»»
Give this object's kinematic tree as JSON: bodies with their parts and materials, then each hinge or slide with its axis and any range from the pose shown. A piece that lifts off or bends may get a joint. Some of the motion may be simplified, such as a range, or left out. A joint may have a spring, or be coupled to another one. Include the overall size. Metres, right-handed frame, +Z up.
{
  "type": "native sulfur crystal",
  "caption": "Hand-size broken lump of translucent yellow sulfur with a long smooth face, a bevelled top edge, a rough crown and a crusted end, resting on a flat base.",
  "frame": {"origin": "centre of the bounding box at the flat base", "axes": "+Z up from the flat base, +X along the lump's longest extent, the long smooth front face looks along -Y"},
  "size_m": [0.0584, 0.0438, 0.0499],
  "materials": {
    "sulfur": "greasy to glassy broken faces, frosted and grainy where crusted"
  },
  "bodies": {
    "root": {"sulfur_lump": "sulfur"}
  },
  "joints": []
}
««
▶ **WHAT YOU HAVE TO DO**: Quote the whole listing above, leaving nothing out.

▶ **RESULT OF THIS EXERCISE**:
Give this object's kinematic tree as JSON: bodies with their parts and materials, then each hinge or slide with its axis and any range from the pose shown. A piece that lifts off or bends may get a joint. Some of the motion may be simplified, such as a range, or left out. A joint may have a spring, or be coupled to another one. Include the overall size. Metres, right-handed frame, +Z up.
{
  "type": "native sulfur crystal",
  "caption": "Hand-size broken lump of translucent yellow sulfur with a long smooth face, a bevelled top edge, a rough crown and a crusted end, resting on a flat base.",
  "frame": {"origin": "centre of the bounding box at the flat base", "axes": "+Z up from the flat base, +X along the lump's longest extent, the long smooth front face looks along -Y"},
  "size_m": [0.0584, 0.0438, 0.0499],
  "materials": {
    "sulfur": "greasy to glassy broken faces, frosted and grainy where crusted"
  },
  "bodies": {
    "root": {"sulfur_lump": "sulfur"}
  },
  "joints": []
}